O mais grave é a tentativa de mudar a Constituição para fazer do Brasil uma república de policiais. O relatório se esmera em conceder privilégios a grupos ligados à segurança pública.

Cria monopólio de acesso ao cargo de delegado-geral da Polícia Federal, imuniza com foro privilegiado os delegados-gerais das polícias civis dos estados, dá aposentadorias e pensões especiais a policiais e outros agentes de segurança, e assim por diante.

Nada a ver com reforma administrativa. É pura captura do Estado por grupos de servidores armados.

A atual proposta, que se originou no Executivo e já chegou torta, a cada passo mais se afasta do objetivo de melhorar a gestão de pessoas.

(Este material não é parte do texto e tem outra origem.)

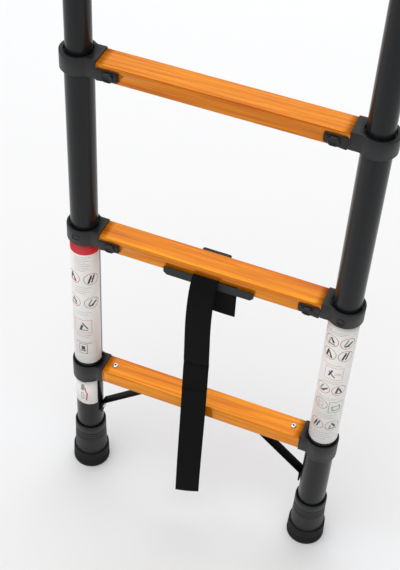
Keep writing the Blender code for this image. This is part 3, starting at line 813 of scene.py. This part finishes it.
for rung in LATCHED_RUNGS:
    for side in SIDES:
        make_latch_plate(rung, side)
print("latch plates made:", count_pieces("latch_plate_"))


# %% Thumb tabs with their sliders and pins
def add_box(bm, low, high, edge=0.0):
    """A closed box between two corners, with its edges rounded."""
    low, high = Vector(low), Vector(high)
    made = bmesh.ops.create_cube(bm, size=1.0)["verts"]
    bmesh.ops.scale(bm, vec=[abs(v) for v in high - low], verts=made)
    bmesh.ops.translate(bm, vec=(low + high) / 2, verts=made)
    if edge:
        edges = list({e for vert in made for e in vert.link_edges})
        bmesh.ops.bevel(bm, geom=edges, offset=edge, segments=2, affect="EDGES", profile=0.5, material=-1)


def add_rod(bm, radius, low_x, high_x, y, z, steps=32):
    """A closed round rod along X."""
    turn = Matrix.Rotation(math.pi / 2, 4, "Y")
    place = Matrix.Translation(((low_x + high_x) / 2, y, z))
    bmesh.ops.create_cone(bm, cap_ends=True, segments=steps, radius1=radius, radius2=radius,
                          depth=abs(high_x - low_x), matrix=place @ turn)


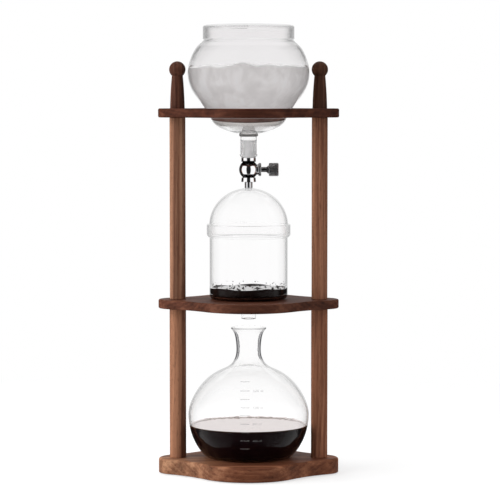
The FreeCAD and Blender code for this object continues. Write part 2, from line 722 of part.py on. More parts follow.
def filter_gasket():
    bottom = MIDDLE_TOP + CHAMBER_FLOOR
    ring = disc(GASKET_RADIUS, bottom, bottom + FILTER_THICKNESS)
    return ring.cut(disc(FILTER_RADIUS, bottom, bottom + FILTER_THICKNESS))


def coffee_grounds():
    """The bed of ground coffee, lying on the chamber's floor and over the filter."""
    radius = CHAMBER_RADIUS - CHAMBER_WALL - LIQUID_GAP
    corner = CHAMBER_CORNER - CHAMBER_WALL
    bend = CORNER_SHARE * corner
    floor = CHAMBER_FLOOR + LIQUID_GAP
    outline = Outline(0, floor)
    outline.line(radius - corner, floor)
    outline.arc((radius - bend, floor + bend), (radius, floor + corner))
    outline.line(radius, GROUNDS_TOP)
    outline.line(0, GROUNDS_TOP)
    bed = outline.turned(MIDDLE_TOP)
    filter_bottom = MIDDLE_TOP + CHAMBER_FLOOR
    filter_top = filter_bottom + FILTER_THICKNESS
    return bed.cut(disc(GASKET_RADIUS, filter_bottom, filter_top))


def dome_arc(inset):
    """The dome's quarter ellipse in the XZ plane, drawn from its spring line to its hole."""
    half_width = DOME_RADIUS - inset
    rise = DOME_RISE - inset
    centre = at(0, DOME_SPRING)
    ellipse = Part.Ellipse(at(half_width, DOME_SPRING), at(0, DOME_SPRING + rise), centre)
    start = ellipse.parameter(at(half_width, DOME_SPRING))
    hole_height = DOME_SPRING + rise * math.sqrt(1 - (DOME_HOLE_RADIUS / half_width) ** 2)
    end = ellipse.parameter(at(DOME_HOLE_RADIUS, hole_height))
    return Part.ArcOfEllipse(ellipse, start, end)


def dome_lid():
    """Blown dome with an open crown for the drip tip, standing on the chamber's ledge."""
    outer = dome_arc(0)
    inner = dome_arc(DOME_WALL)
    bottom = CHAMBER_LEDGE
    inside = DOME_RADIUS - DOME_WALL
    outline = Outline(inside, bottom)
    outline.line(DOME_RADIUS, bottom)
    outline.line(DOME_RADIUS, DOME_SPRING)
    outline.along(outer)
    crown_inside = inner.value(inner.LastParameter)
    rim_middle = (DOME_HOLE_RADIUS - 0.9, 0.5 * (outline.last.z + crown_inside.z))
    outline.arc(rim_middle, (DOME_HOLE_RADIUS, crown_inside.z))
    outline.back_along(inner)
    return outline.turned(MIDDLE_TOP)


# ---- Flask ----
def flask_lower_arc(inset):
    """The round lower half of the flask, from its foot bend up to its widest."""
    radius = FLASK_RADIUS - inset
    foot = FLASK_FOOT_BEND - 0.6 * inset
    drop = math.sqrt(radius ** 2 - foot ** 2)
    middle_angle = 0.5 * math.atan2(drop, foot)
    middle = at(radius * math.cos(middle_angle), FLASK_EQUATOR - radius * math.sin(middle_angle))
    return Part.Arc(at(foot, FLASK_EQUATOR - drop), middle, at(radius, FLASK_EQUATOR))


def flask_upper_curve():
    """Shoulder, neck and flared mouth, from the widest point up."""
    points = [at(FLASK_RADIUS, FLASK_EQUATOR)] + [at(*point) for point in FLASK_UPPER]
    return spline(points, Vector(0, 0, 24), Vector(7, 0, 8))


def flask():
    lower = flask_lower_arc(0)
    lower_inner = flask_lower_arc(FLASK_WALL)
    upper = flask_upper_curve()
    inner_points = under(upper, FLASK_WALL, 13)
    inner_points[0] = at(FLASK_RADIUS - FLASK_WALL, FLASK_EQUATOR)
    floor = FLASK_WALL + FLASK_PUNT
    outline = Outline(0, FLASK_PUNT)
    punt_edge = (FLASK_PUNT_RADIUS, 0)
    outline.arc(crown_middle(punt_edge, FLASK_PUNT), punt_edge)
    outline.line(FLASK_FOOT_RADIUS, 0)
    heel = lower.StartPoint
    outline.arc((heel.x - FLASK_HEEL[0], heel.z - FLASK_HEEL[1]), (heel.x, heel.z))
    outline.along(lower)
    outline.along(upper)
    lip = outline.last
    mouth = inner_points[-1]
    lip_middle = (0.5 * (lip.x + mouth.x) + 0.9, 0.5 * (lip.z + mouth.z) + 0.9)
    outline.arc(lip_middle, (mouth.x, mouth.z))
    outline.back_along(spline(inner_points))
    outline.back_along(lower_inner)
    inner_heel = lower_inner.StartPoint
    heel_middle = (inner_heel.x - FLASK_INNER_HEEL[0], floor + FLASK_INNER_HEEL[1])
    outline.arc(heel_middle, (inner_heel.x - FLASK_INNER_HEEL_WIDTH, floor))
    outline.line(0, floor)
    return outline.turned(BASE_TOP)


def brewed_coffee():
    """The coffee in the flask, a hair inside the glass."""
    lower = flask_lower_arc(FLASK_WALL + LIQUID_GAP)
    floor = FLASK_WALL + FLASK_PUNT + LIQUID_GAP
    heel = lower.StartPoint
    heel_middle = (heel.x - FLASK_INNER_HEEL[0], floor + FLASK_INNER_HEEL[1])
    outline = Outline(0, floor)
    outline.line(heel.x - FLASK_INNER_HEEL_WIDTH, floor)
    outline.arc(heel_middle, (heel.x, heel.z))
    outline.along(lower)
    outline.line(0, FLASK_EQUATOR)
    fill = outline.turned(BASE_TOP)
    return fill.cut(disc(FLASK_RADIUS, BASE_TOP + COFFEE_LEVEL, BASE_TOP + FLASK_EQUATOR))


# ---- Parts ----
save(base_plate(), "base_plate")
save(middle_shelf(), "middle_shelf")
save(top_shelf(), "top_shelf")
for side, x in SIDES.items():
    save(post(x, LOWER_POST_RADIUS, BASE_TOP, MIDDLE_BOTTOM), "lower_post_" + side)
    save(post(x, UPPER_POST_RADIUS, MIDDLE_TOP, TOP_BOTTOM), "upper_post_" + side)
    save(finial(x), "finial_" + side)
save(threaded_inserts(), "threaded_inserts")
save(joint_studs(), "joint_studs")
save(base_bolts(), "base_bolts")
save(rubber_feet(), "rubber_feet")
save(water_bowl(), "water_bowl")
save(ice_and_water(), "ice_and_water")
save(bowl_lid(), "bowl_lid")
save(valve_cone(), "valve_cone")
save(valve_body(), "valve_body")
save(drip_tip(), "drip_tip")
save(stem_packing(), "stem_packing")
save(packing_nut(), "packing_nut")
save(needle_stem(), "needle_stem")
save(stem_seal(), "stem_seal")
save(control_knob(), "control_knob")
save(knob_set_screw(), "knob_set_screw")
save(coffee_chamber(), "coffee_chamber")
save(filter_disc(), "filter_disc")
save(filter_gasket(), "filter_gasket")
save(coffee_grounds(), "coffee_grounds")
save(dome_lid(), "dome_lid")
save(flask(), "flask")
save(brewed_coffee(), "brewed_coffee")
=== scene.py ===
import bisect
import math
import random

import bmesh
import bpy
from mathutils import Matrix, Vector, noise


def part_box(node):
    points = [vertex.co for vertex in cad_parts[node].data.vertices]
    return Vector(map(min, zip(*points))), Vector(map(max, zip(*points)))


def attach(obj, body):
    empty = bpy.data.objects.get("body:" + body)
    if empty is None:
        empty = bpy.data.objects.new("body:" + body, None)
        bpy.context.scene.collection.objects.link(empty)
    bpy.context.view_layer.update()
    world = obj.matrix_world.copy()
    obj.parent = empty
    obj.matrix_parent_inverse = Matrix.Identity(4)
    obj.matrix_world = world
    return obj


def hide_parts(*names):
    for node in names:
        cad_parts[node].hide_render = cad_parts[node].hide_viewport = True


# Cold drip coffee tower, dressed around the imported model. Metres, +Z up, front towards -Y.

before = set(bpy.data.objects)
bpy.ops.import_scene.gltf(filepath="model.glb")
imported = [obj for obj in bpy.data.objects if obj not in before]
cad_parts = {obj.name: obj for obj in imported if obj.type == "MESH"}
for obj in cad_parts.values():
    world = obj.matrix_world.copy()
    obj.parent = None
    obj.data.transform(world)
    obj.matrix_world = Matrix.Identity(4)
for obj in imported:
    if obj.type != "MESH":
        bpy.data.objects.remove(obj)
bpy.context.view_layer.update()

MM = 0.001

# ---- Camera: a long lens, a little above the middle of the tower ----
CAMERA_PLACE = (0.0, -3.133, 0.5065)
CAMERA_PITCH = math.radians(3.774)
CAMERA_LENS = 169.2
CAMERA_SHIFT_X = 0.0028
CAMERA_REACH = 60.0

# ---- Studio ----
FLOOR_HALF = 12.0
FLOOR_ALBEDO = 0.52
FLOOR_LIFT = 0.56
SHADOW_REACH = (0.45, 1.1)
FILL_LEVEL = 0.42
# What mirrors see, against the angle from straight in front of the tower: (degrees, level)
MIRROR_LEVELS = (
    (0, 0.015), (24, 0.015), (30, 1.1), (92, 1.1),
    (102, 0.03), (152, 0.03), (162, 0.85), (180, 0.85),
)
OVERHEAD_SINE = (0.80, 0.92)
# How far the overhead screen reaches down behind the tower, and keeps clear in front of it
OVERHEAD_LEAN = (0.35, 1.0)
OVERHEAD_LEVEL = 1.4
# Softboxes: (azimuth, level). Azimuth 0 is straight in front of the tower.
SOFTBOX_SIZE = (1.9, 1.9)
SOFTBOX_DISTANCE = 1.25
SOFTBOXES = ((-74.0, 3.2), (56.0, 0.75))
REAR_BOX_SIZE = (0.7, 1.9)
REAR_BOXES = ((-140.0, 0.8), (140.0, 0.5))
TOP_BOX_SIZE = (1.2, 1.2)
TOP_BOX_LEVEL = 1.4
STUDIO_HEIGHT = 0.62
LEAST_REACH = 0.0001        # so that nothing is divided by 0 straight up or down
WHITE = (1, 1, 1)


# ---- Shader helpers ----
NOISE_SPAN = (0.3, 0.7)     # where nearly all of a noise pattern's values lie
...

Se aprovada, fará a própria Constituição se tornar um empecilho às reformas necessárias. O episódio mostra que lobbies corporativos conseguem se sobrepor a todo bom senso e às intenções de avanço.

Os interesses da coletividade se perdem na falta de liderança, de clareza e de compromisso com a agenda de país. A cada PEC que se aprova, a ordem constitucional vai sendo desviada para servir às elites do serviço público.

Precisamos sim avançar o quanto antes na reorganização do Estado. O caminho correto e viável passa por regulamentar por lei o que a Constituição já comanda e caminhar na direção da desconstitucionalização das normas do RH público.

É hora de desarmar o desastre. A PEC 32 é uma bomba-relógio. Não estamos mais discutindo reforma do Estado ou melhoria do RH público. Sua tramitação tem de ser encerrada.


Ana Carla Abrão é economista e sócia da consultoria Oliver Wyman; Arminio Fraga é ex-presidente do Banco Central; e Carlos Ari Sundfeld é professor titular da FGV Direito SP.